Amerikan Sapığı, henüz yayımlanmadan skandal yarattı. Ellis'in yayıncısı Simon & Schuster, ırkçı ve cinsiyetçi içeriği rahatsız edici bularak kitabı yayımlamaktan vazgeçti; kitap, nihayetinde, Vintage etiketiyle yayımlandı. Romanın içerdiği şiddet ve sapkınlık üzerinden de eleştirilere hedef olan yazar, romanda esasında kendi içinde bulunduğu yalnızlık ve çıkışsızlık hissine odaklandığını belirtecek, Patrick Bateman karakteri, kuleleri şımarıkça gökyüzüne uzanan Manhattan'ın salt iktidarla beslenen büyük oyuncularını değil, Amerikan idealine bel bağlamış olanları huzursuz edecekti. Ömürler tükenirken delice tüketmeye şartlanmış bir toplum, Ellis'in tuttuğu aynada gördüğünden rahatsız olmuştu. Sonradan beyazperdeye uyarlanan roman, doksanlar boyunca hükmünü devam ettirdi ve kopan tartışmalara rağmen kült statüsünü korudu.
Ellis, sonrasında bu romanla yakaladığı başarıya yaklaşamadı sayılır. Sosyal medya aracılığıyla kışkırtıcı paylaşımlarda bulunsa da, zaman geçmişti artık; Amerikan Sapığı, bir döneme ait, bir dönemin dökümünü çıkaran bir romandı ve o günler geride kalmıştı. Wall Street'in ortasına olmasa da en önemli simgelerinden birine iki uçak toslamış, New York, uzun bir süre havada uçuşan küller ve asfaltın içindeki koca göçükle yaşamıştı. Tüketim kültürü ciddi bir darbe almamış olsa da, takım elbizeli bankacıların şen şakrak kartvizit değiştokuşu yapamadıkları bir ortam söz konusuydu; nihai sonun andacı, şehrin göbeğinde, duruyordu. Üstelik, Amerikan Sapığı'nın yüzeysel, vitrin bilinci son derece yüksek dünyası farklı mecralara da kaymış, gelişen internet kültürü, zaman içinde yeni bir milat yaratmıştı: Web'den Önce ve Web'den Sonra.
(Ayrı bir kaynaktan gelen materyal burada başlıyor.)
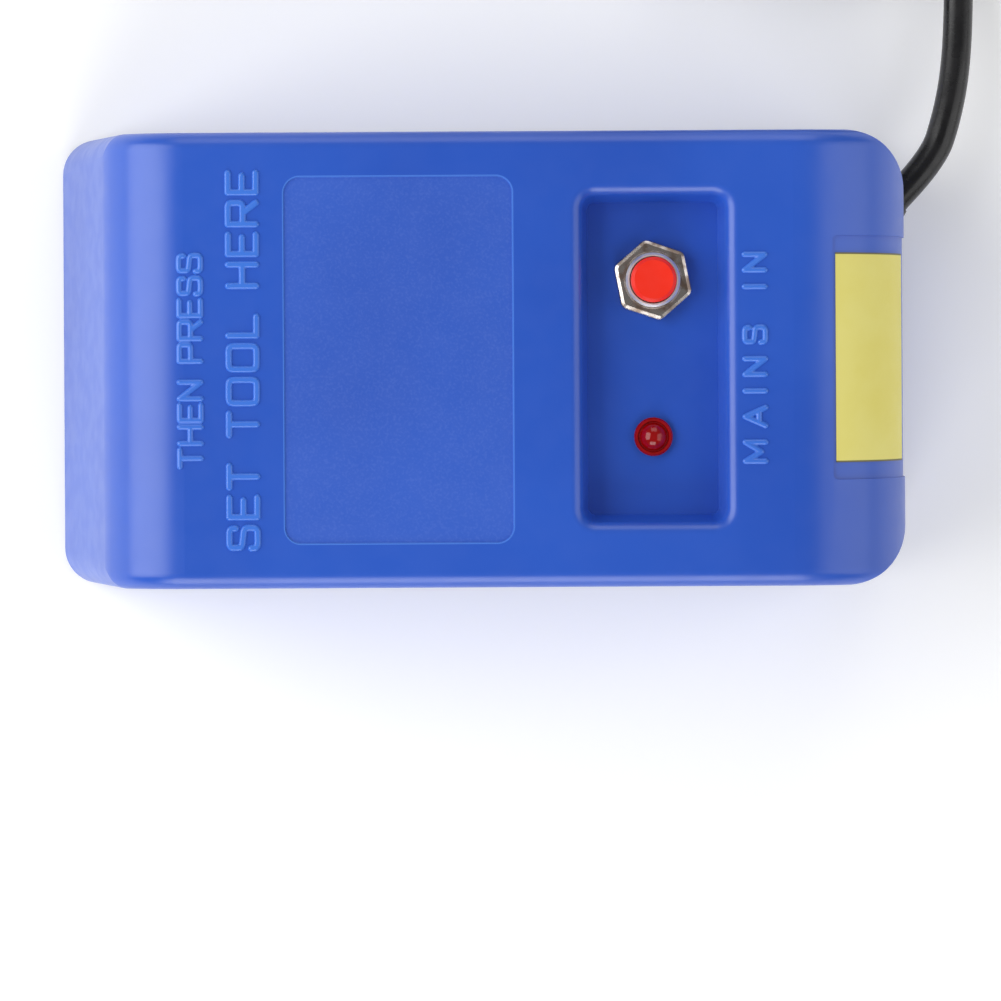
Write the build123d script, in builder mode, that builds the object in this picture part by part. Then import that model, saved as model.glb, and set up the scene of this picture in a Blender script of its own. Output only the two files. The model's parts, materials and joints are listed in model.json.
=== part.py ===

Takvimin Web'den Sonra'sına düşen günlerde, 2010 senesinde, Mimi Cabell ve Jason Huff adlı iki sanatçı, birkaç klasiğe (Moby Dick de dahil olmak üzere) el attıktan sonra bu kitabı, Amerikan Sapığı'nı yeniden yazmaya karar verdi - satırı satırına, Ellis'in kaleme aldığı şekilde. Sayfalar, Huff ve Cabell'in Gmail hesapları üzerinden karşılıklı gönderilecek, Google'ın mesaj içeriklerini tarayarak uygun gördüğü reklamlar, her sayfaya dipnot olarak eklenecek şekilde. Dipnotlar toplandıktan sonra, bu iki sanatçı metnin başlıkları haricindeki içeriğini silerek salt dipnotlardan ibaret, boş sayfalardan oluşan bir edisyon yaratacak, bu yolla, belki de zaman içinde unutulan bir metni yeniden, içeriğiyle değil de içeriğinin tetiklediği reklamlarla, bir çağdaş zamanlar eleştirisi niteliği taşıyacak biçimde hazırlayacaktı.
Bu dahiyane projenin yaratıcılarından Cabell şöyle diyor: "En çok da Google'ın bu sayfaların içerdiği şiddete, ırkçılığa ve küfürlere nasıl yanıt vereceğini görmek istedik. Çıkan kimi reklamlar, e-posta içerikleriyle uyumlu, kimisi de tamamen alakasızdı. Önce bir köpeğin, ardından da bir adamın vahşice öldürülmesi tasviri geçen mesaja, Google bıçak ve bileyleme aletlerinin reklamlarını eklemeyi uygun görmüştü. Irkçı bir küfür kullanılan sayfada hiçbir reklam çıkmadı. Google'ın içerikli ilintili olmayan reklam kullanımı, bunların nasıl işlediğine dair farklı bir pencere açtı - (diş beyazlatmaya yarayan) Crest Whitestrips reklamı en çok çıkan reklamdı, kitabın en vahşi kısımlarında yer almakla birlikte en durağan pasajlarda da yer almıştı. Bu "yanlış okuma" reklama odaklı tüketim kültürünün özündeki kofluğu yansıtıyor - Amerikan Sapığı'nda da fazlasıyla irdelenen bir meseleyi."
Aradan geçen yirmiden fazla sene... İlerleme?
En iyisi, gülümse. (Crest Whitestrips.)
(Alıntı: Aynanın İçinden, Lewis Carroll. Çeviri: Tomris Uyar, Can Çocuk. Görselde Christian Bale, Patrick Bateman rolünde, bembeyaz dişleriyle.)